Communication with customers and suppliers to determine the extent of their Y2K
efforts is an integral part of the program. The Company is tracking the progress
of its key suppliers toward their Y2K compliance. However, the Company has no
means of ensuring that the Suppliers will be Y2K compliant. Costs for Y2K
efforts are not being accumulated separately. Much of the cost is being
accounted for as part of normal operating budgets. Overall, the costs are not
expected to have significant effect on the Company's financial condition or
results of operations. The Company believes it will not have significant
exposure to Y2K issues and that the risk to its operations and financial
condition is not significant.

Certain Additional Business Factors
- -----------------------------------

Technology Transitions
      The magnetic recording head industry has been characterized by rapidly
changing technology, short product life cycles and price erosion, as recently
experienced with the faster acceleration from inductive thin film to MR disk
head technology. The Company estimates that the industry product life cycle is
currently running as short as 9 to 12 months. The demand for greater data
storage capacity requires disk drive and disk head manufacturers to continue to
build greater performance into their respective products. There is no assurance
that the Company's products will achieve such performance or that the Company
will continue to qualify as a supplier for disk drive manufacturers' programs.
During fiscal 1996 and 1997, the Company experienced increased customer demand
and significant revenue growth and profitability. This success was due primarily
to continued timely production ramps on a number of inductive thin film programs
and continued successful transition to advanced inductive thin film disk head
products as a result of achievement of profitable yields. During fiscal 1998,
the Company experienced significant losses as it attempted to transition from
inductive thin film to MR disk head technology. Fiscal 1999 will be another
technology transition year for the Company as it works to achieve both MR and
GMR qualifications with the DAS designs. There can be no assurance that the
Company will continue to qualify for disk head manufacturing programs or that it
will not continue to experience manufacturing and product quality problems in
the future. The inability of the Company to develop and qualify new products on
a timely basis and to manufacture them in sufficient quantities that compete
effectively on the basis of price and performance would have a material adverse
affect on the Company's future operating results.
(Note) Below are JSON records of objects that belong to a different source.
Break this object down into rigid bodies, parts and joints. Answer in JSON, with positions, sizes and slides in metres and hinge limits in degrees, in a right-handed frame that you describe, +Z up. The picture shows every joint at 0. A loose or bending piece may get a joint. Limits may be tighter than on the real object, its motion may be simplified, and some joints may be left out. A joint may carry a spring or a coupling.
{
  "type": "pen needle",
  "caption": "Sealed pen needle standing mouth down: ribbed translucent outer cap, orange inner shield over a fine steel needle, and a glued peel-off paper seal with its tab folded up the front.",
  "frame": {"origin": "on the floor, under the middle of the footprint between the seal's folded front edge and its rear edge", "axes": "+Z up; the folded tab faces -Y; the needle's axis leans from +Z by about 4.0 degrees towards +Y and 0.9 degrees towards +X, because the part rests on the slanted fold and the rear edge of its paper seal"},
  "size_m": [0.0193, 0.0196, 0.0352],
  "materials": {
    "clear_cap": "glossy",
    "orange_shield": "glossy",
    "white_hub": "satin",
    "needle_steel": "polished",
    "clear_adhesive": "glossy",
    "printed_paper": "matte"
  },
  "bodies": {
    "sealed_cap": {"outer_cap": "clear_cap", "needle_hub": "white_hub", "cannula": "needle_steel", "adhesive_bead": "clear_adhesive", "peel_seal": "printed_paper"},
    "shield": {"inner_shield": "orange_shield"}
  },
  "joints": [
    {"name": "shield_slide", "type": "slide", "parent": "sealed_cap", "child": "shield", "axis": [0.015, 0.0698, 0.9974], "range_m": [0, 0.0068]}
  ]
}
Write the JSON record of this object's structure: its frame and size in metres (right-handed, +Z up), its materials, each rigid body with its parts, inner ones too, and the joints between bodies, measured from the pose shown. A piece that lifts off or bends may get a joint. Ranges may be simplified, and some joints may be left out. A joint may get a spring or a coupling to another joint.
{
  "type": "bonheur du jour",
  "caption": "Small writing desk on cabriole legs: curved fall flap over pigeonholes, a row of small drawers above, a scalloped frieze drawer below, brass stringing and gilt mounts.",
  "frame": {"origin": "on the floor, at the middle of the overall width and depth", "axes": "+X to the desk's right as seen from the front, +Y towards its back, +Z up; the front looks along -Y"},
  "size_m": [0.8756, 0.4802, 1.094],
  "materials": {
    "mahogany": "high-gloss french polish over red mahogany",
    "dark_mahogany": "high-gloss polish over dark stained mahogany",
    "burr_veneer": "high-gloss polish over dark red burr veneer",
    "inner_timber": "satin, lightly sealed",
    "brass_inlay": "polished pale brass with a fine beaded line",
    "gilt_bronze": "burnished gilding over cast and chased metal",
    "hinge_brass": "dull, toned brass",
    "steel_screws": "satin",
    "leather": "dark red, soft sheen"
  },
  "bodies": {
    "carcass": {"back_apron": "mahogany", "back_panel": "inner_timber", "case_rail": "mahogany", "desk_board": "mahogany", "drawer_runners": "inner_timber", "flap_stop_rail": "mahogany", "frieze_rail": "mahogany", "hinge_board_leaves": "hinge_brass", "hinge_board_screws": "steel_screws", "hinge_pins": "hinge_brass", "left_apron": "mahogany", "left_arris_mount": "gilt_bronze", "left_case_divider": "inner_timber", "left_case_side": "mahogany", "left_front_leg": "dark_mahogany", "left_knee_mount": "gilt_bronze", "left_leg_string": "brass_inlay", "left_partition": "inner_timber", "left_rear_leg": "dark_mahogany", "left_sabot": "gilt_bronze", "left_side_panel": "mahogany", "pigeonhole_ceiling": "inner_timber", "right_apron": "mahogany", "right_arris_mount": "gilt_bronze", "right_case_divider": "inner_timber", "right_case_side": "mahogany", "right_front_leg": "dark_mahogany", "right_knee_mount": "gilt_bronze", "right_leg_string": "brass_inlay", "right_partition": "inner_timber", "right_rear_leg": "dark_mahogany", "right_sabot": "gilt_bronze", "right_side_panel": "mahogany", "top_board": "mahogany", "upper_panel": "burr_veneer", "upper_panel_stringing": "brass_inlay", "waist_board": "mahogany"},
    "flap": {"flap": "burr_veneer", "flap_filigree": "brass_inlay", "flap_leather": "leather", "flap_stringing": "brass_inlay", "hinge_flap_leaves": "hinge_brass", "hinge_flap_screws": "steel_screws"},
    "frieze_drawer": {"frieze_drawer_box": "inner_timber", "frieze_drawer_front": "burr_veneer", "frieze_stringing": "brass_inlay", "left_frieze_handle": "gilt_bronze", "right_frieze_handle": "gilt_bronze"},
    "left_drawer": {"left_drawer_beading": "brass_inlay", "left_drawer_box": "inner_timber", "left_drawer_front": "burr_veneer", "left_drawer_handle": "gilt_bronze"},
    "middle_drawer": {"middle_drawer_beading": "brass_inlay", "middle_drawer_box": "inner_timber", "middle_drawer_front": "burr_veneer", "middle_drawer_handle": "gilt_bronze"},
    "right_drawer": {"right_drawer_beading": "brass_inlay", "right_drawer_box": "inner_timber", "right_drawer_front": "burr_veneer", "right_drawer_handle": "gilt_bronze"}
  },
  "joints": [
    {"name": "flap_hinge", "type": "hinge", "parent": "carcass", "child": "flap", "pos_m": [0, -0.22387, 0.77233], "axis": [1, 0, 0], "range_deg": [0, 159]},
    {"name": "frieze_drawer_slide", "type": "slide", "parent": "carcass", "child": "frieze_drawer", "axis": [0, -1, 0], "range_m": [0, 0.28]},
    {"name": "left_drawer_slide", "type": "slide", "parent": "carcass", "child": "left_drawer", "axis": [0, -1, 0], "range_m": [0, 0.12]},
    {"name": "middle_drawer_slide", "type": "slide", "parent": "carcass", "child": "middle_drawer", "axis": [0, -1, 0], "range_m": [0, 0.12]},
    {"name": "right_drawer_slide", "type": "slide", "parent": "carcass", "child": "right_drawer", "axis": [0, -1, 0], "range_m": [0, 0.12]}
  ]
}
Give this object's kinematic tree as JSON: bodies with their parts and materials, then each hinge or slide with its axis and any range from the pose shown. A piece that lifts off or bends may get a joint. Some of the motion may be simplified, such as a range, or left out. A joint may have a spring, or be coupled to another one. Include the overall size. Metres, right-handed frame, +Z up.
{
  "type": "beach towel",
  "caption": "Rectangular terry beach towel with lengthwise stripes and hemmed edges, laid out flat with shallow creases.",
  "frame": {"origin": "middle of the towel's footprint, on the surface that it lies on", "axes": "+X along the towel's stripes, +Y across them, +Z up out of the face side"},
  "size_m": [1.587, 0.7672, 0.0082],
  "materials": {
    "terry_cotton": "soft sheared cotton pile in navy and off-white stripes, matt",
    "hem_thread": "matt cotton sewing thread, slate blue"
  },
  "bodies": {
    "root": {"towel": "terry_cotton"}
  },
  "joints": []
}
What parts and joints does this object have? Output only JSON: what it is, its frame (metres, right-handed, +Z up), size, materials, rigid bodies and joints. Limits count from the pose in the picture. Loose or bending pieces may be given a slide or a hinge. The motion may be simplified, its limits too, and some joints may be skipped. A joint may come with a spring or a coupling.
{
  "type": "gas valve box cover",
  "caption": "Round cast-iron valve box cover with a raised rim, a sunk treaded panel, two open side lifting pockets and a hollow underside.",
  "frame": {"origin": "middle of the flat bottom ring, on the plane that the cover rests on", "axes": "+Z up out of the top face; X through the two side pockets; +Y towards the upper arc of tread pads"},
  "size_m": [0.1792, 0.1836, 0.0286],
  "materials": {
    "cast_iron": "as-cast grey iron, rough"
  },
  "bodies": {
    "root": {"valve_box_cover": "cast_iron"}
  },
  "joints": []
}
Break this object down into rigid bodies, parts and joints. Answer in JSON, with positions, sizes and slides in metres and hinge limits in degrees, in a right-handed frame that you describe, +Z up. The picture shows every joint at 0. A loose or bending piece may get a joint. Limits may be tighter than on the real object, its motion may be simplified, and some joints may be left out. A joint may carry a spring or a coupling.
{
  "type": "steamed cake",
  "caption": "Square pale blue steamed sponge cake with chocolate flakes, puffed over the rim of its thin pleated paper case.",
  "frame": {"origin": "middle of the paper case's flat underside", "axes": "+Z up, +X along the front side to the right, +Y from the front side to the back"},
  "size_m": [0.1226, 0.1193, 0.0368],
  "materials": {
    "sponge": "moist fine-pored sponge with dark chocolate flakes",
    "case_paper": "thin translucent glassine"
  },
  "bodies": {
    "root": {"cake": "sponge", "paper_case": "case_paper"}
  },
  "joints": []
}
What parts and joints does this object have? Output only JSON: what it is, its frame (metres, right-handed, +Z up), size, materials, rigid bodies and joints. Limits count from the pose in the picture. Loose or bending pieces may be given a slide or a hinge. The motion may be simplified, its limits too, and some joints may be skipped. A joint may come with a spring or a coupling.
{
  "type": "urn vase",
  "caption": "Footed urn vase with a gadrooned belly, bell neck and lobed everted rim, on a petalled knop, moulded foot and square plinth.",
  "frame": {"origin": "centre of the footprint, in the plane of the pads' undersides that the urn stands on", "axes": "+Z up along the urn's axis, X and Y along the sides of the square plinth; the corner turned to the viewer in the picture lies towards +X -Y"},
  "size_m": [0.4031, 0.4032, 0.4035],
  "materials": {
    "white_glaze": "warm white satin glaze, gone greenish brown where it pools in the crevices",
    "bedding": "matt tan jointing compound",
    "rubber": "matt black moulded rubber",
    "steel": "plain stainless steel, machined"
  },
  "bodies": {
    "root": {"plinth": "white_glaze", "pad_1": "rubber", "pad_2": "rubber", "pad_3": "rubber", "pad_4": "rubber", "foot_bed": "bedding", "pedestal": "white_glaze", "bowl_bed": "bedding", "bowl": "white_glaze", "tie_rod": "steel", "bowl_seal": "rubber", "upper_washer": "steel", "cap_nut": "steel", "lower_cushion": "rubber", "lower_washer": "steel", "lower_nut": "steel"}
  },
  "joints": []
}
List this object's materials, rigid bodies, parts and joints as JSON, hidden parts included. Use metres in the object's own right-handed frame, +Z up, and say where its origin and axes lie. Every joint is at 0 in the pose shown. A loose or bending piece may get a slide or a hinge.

Fluctuations in Quarterly and Annual Operating Results
      The Company's operating results have fluctuated and may continue to
fluctuate from quarter to quarter and year to year. The Company's sales are
generally made pursuant to individual purchase orders and customer-specific
materials are ordered on the basis of such purchase orders. As customer programs
reach end of life, the Company may have to write-down inventory and equipment.
In addition, the Company must qualify on future programs to sell its products.
The Company, on occasion, and as recently as the first quarter of fiscal 1998,
experienced cancellations and rescheduling of orders and reductions in
quantities ordered as customer requirements changed. Cancellations, rescheduling
and reductions of orders resulted in under utilization of production capacity

                                 Page 12 of 22
<PAGE>


and had a material adverse effect on the Company's operating results for fiscal
1998. Fiscal 1999 operating results will continue to be impacted as the Company
reaches end of life with its inductive thin film products and works with its
customers to qualify on their MR and GMR disk head technology products. The
Company's operating results have in the past been and likely will in the future
be adversely affected during periods when production capacity is underutilized.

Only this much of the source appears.